I don't get quite well what the author tried to say about approximation, but a few things come to mind.

  1. Let $f(x)$ be an arbitrary (smooth enough) function with local maximum at $x = x_0$. Then, using Taylor approximation near $x_0$, $$ f(x) \approx f(x_0) + f'(x_0)\cdot (x-x_0) + \frac{1}{2} f''(x_0) \cdot (x- x_0)^2 $$ If $x_0$ is the point of local maximum, then $f'(x_0) = 0$ and $f''(x_0) < 0$. It means that you approximate the function with a downward parabola $f(x_0) - \frac{1}{2} |f''(x_0)| \cdot (x - x_0)^2$. But it also means that $\exp\{f(x)\} \approx \exp\{f(x_0) - \frac{1}{2} |f''(x_0)| \cdot (x - x_0)^2\}$, which is a bell-shaped curve.

  2. When dealing with Maximum likelihood estimation (MLE) of some parameter $\lambda$, in case of i.i.d. samples you get likelihood function in form of $$\mathcal{L}(\lambda) = \prod_{k=1}^n f(x_k \mid \lambda)$$ where $f(x_k \mid \lambda)$ are the pdf's with parameter $\lambda$ evaluated at sample $x = x_k$. For example, if you have samples from $N(\lambda, 1)$ (normal distribution with known variance $1$ and unknown mean $\lambda$), $f(x \mid \lambda) = \frac{1}{\sqrt{2\pi}} e^{-\frac{(x-\lambda)^2}{2}}$, so $$ \mathcal{L}(\lambda) = \prod_{k=1}^n \frac{1}{\sqrt{2\pi}} e^{-\frac{(x_k-\lambda)^2}{2}} = \frac{1}{(\sqrt{2\pi})^n} \cdot \exp\left\{-\sum_{k=1}^n \frac{(x_k-\lambda)^2}{2}\right\} $$ It's hard to find maximum of such function analytically, because even $\frac{d\mathcal{L}}{d\lambda}$ will be extremely complicated. However, using the fact that logarithm is a monotone function and hence $\ln \mathcal{L}(\lambda)$ attains maximum value at the same point as $\mathcal{L}(\lambda)$, we can find the argmax of $\ln \mathcal{L}(\lambda)$ instead: $$ \ln \mathcal{L}(\lambda) = \ln \left( \frac{1}{(\sqrt{2\pi})^n}\right) - \sum_{k=1}^n \frac{(x_k-\lambda)^2}{2} = -\frac{n}{2} \cdot \ln \left( 2\pi\right) - \sum_{k=1}^n \frac{(x_k-\lambda)^2}{2} \\ \frac{d \ln\mathcal{L}}{d\lambda} = -\sum_{k=1}^n \frac{d}{d\lambda} \left( \frac{(x_k-\lambda)^2}{2}\right) = \sum_{k=1}^n (x_k - \lambda) = -n \lambda + \sum_{k=1}^n x_k \\ \frac{d \ln\mathcal{L}}{d\lambda} = 0 \Rightarrow \lambda = \frac{1}{n} \sum_{k=1}^n x_k, \; \frac{d^2 \ln\mathcal{L}}{d\lambda^2} = -n < 0 $$ So MLE of $\lambda$ is $\frac{1}{n} \sum_{k=1}^n x_k$. In this case logarithm is used to simplify the calculation needed to find the maximum point of the likelihood function.

0
On

I would agree with @Yalikesifulei comment there. You have seen the graphs of the normal distribution and a rectangular hyperbola, but unless you do vivid mathematical calculations, you can't prove anything. Just saying they look similar doesn't prove any similarity.

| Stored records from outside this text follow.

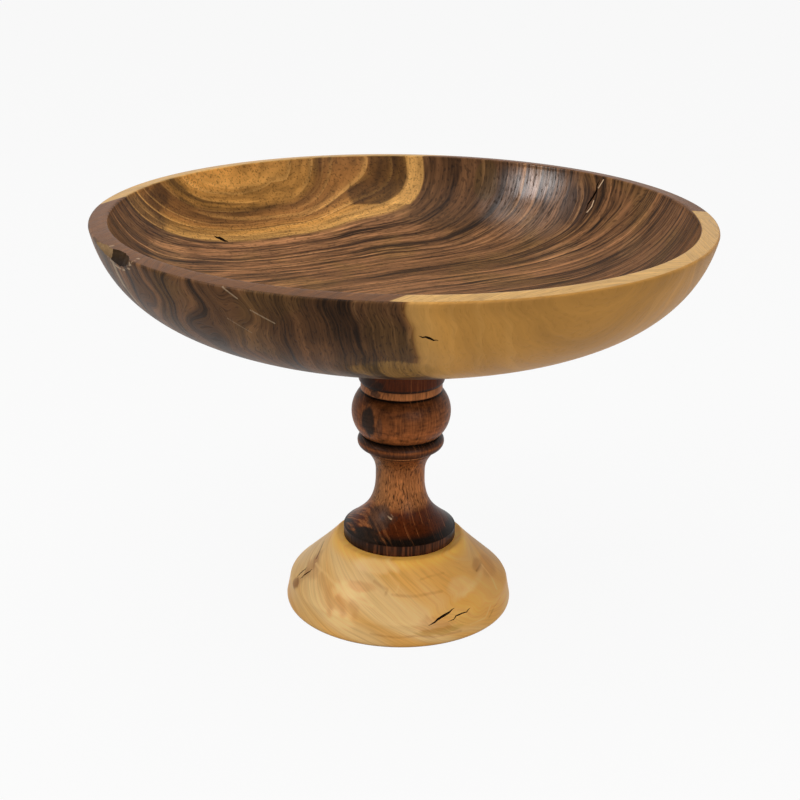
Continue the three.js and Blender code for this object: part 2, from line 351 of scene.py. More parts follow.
class Finish:
    """A material, or the world, with the nodes that are added to it and the colour painted so far."""

    def __init__(self, owner, target="ShaderNodeOutputMaterial"):
        self.material = owner
        self.target = target
        self.colour = WHITE
        owner.use_nodes = True
        self.tree = owner.node_tree
        self.tree.nodes.clear()

    def node(self, kind, settings=None, values=None, output=0):
        """Adds a node: its settings first, then the values or links of its sockets."""
        made = self.tree.nodes.new(kind)
        for name, value in (settings or {}).items():
            if name == "stops":
                self.set_stops(made.color_ramp, value)
            else:
                setattr(made, name, value)
        for key, value in (values or {}).items():
            self.feed(made.inputs[key], value)
        return Signal(self, made.outputs[output])

    def set_stops(self, ramp, stops):
        ramp.elements.remove(ramp.elements[1])
        for number, (position, colour) in enumerate(stops):
            stop = ramp.elements[0] if number == 0 else ramp.elements.new(position)
            stop.position = position
            stop.color = (*colour, 1)

    def feed(self, socket, value):
        if isinstance(value, Signal):
            self.tree.links.new(value.socket, socket)
        elif socket.type == "RGBA" and len(value) == 3:
            socket.default_value = (*value, 1)
        else:
            socket.default_value = value

    def place(self):
        """Place on the object in millimetres."""
        return self.scale(self.node("ShaderNodeTexCoord", output="Object"), 1 / MM)

    def axes(self, place):
        outputs = self.node("ShaderNodeSeparateXYZ", None, {0: place}).socket.node.outputs
        return tuple(Signal(self, outputs[number]) for number in range(3))

    def vector_maths(self, operation, *values, output=0):
        return self.node("ShaderNodeVectorMath", {"operation": operation}, dict(enumerate(values)), output)

    def span(self, vector):
        """Length of a vector."""
        return self.vector_maths("LENGTH", vector, output="Value")

    def vector(self, x, y, z=0.0):
        return self.node("ShaderNodeCombineXYZ", None, {0: x, 1: y, 2: z})

    def noise(self, vector, size=1.0, detail=2.0, roughness=0.5):
        """Soft noise. A size of three numbers stretches it along each axis."""
        if isinstance(size, tuple):
            vector = self.vector_maths("DIVIDE", vector, size)
            size = 1.0
        values = {"Vector": vector, "Scale": 1 / size, "Detail": detail, "Roughness": roughness}
        return self.node("ShaderNodeTexNoise", None, values)

    def chance(self, number):
        """Random number from 0 to 1, always the same one for the same number."""
        return self.node("ShaderNodeTexWhiteNoise", {"noise_dimensions": "1D"}, {"W": number})

    def mix(self, factor, first, second):
        return self.node("ShaderNodeMix", {"data_type": "RGBA"}, {0: factor, 6: first, 7: second}, output=2)

    def scale(self, value, strength):
        """A colour or a vector times a number, which may vary."""
        return self.node("ShaderNodeVectorMath", {"operation": "SCALE"}, {0: value, "Scale": strength})

    def paint(self, strength, shade, share=1):
        """Lays a colour, made darker or lighter by its share, over what is painted so far."""
        if share != 1:
            shade = scaled(shade, share)
        self.colour = self.mix(strength, self.colour, shade)

    def ramp(self, signal, stops):
        """Colour that follows a signal through stops of value, colour and strength."""
        low = stops[0][0]
        high = stops[-1][0]
        shades = [((at - low) / (high - low), scaled(shade, share)) for at, shade, share in stops]
        return self.node("ShaderNodeValToRGB", {"stops": shades}, {0: (signal - low) / (high - low)})

    def blob(self, place, middle, reach, soft=0.5):
        """1 inside an ellipsoid, falling to 0 outside it."""
        share = self.vector_maths("DIVIDE", self.vector_maths("SUBTRACT", place, middle), reach)
        return 1 - self.span(share).rise(1 - soft, 1 + soft)

    def away(self, place, start, end):
        """Distance from a straight line between two places."""
        along = Vector(end) - Vector(start)
        offset = self.vector_maths("SUBTRACT", place, start)
        share = self.vector_maths("DOT_PRODUCT", offset, along, output="Value") / along.length_squared
        near = self.scale(along, share.within(0, 1))
        return self.span(self.vector_maths("SUBTRACT", offset, near))

    def stroke(self, place, points, width, soft=0.6):
        """1 on a line through the points, falling to 0 beside it."""
        half = 0.5 * width
        marks = [1 - self.away(place, *ends).rise(half * (1 - soft), half * (1 + soft))
                 for ends in zip(points, points[1:])]
        total = marks[0]
        for mark in marks[1:]:
            total = total.at_least(mark)
        return total

    def varnish(self, roughness, height, relief, coat):
        """Wood of the painted colour under a satin varnish, its relief in metres."""
        bump = self.node("ShaderNodeBump", None, {"Strength": 1.0, "Distance": relief, "Height": height})
        values = {
            "Base Color": self.colour,
            "Roughness": roughness,
            "Normal": bump,
            "Specular IOR Level": 0.06,
            "Coat Weight": coat,
            "Coat Roughness": 0.22,
            "Coat IOR": 1.5,
        }
        self.output(self.node("ShaderNodeBsdfPrincipled", None, values))

    def output(self, shader):
        end = self.tree.nodes.new(self.target)
        self.tree.links.new(shader.socket, end.inputs["Surface"])

    def seen(self):
        """1 for the rays that reach the camera straight, by a reflection or through glass."""
        outputs = self.node("ShaderNodeLightPath").socket.node.outputs
        seen = Signal(self, outputs["Is Camera Ray"])
        for name in ("Is Glossy Ray", "Is Transmission Ray"):
            seen = seen.at_least(Signal(self, outputs[name]))
        return seen


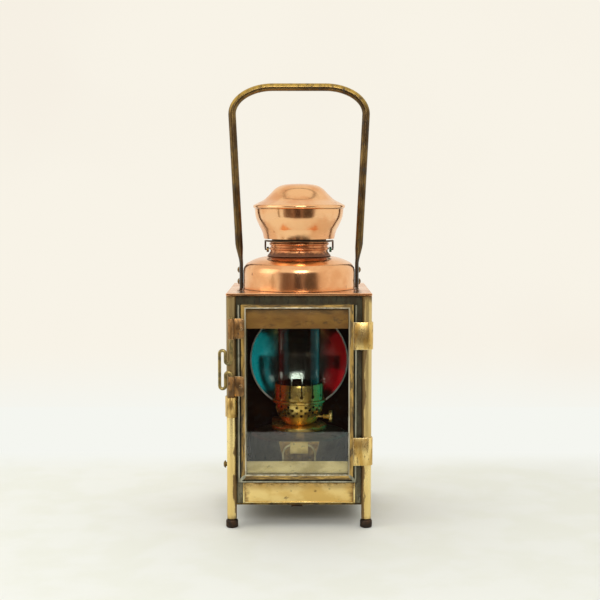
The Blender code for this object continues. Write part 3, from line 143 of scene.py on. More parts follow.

For any probability distribution function, if take its integral over its entire domain, the probability should be equal to $1$. Let $Z - N(0, 1^2)$

Then: $\int_{-\infty}^{\infty} {Z}{dx} = 1$

However: $\int_{-\infty}^{\infty} {\frac{2}{x^2}}{dx} = \infty$

The $2$ functions are nowhere similar. You can trying finding similarites, but you are likely not going to succeed that well (not that you will not). Comparing their images is a good description, but not good enough to prove any similarity mathematically.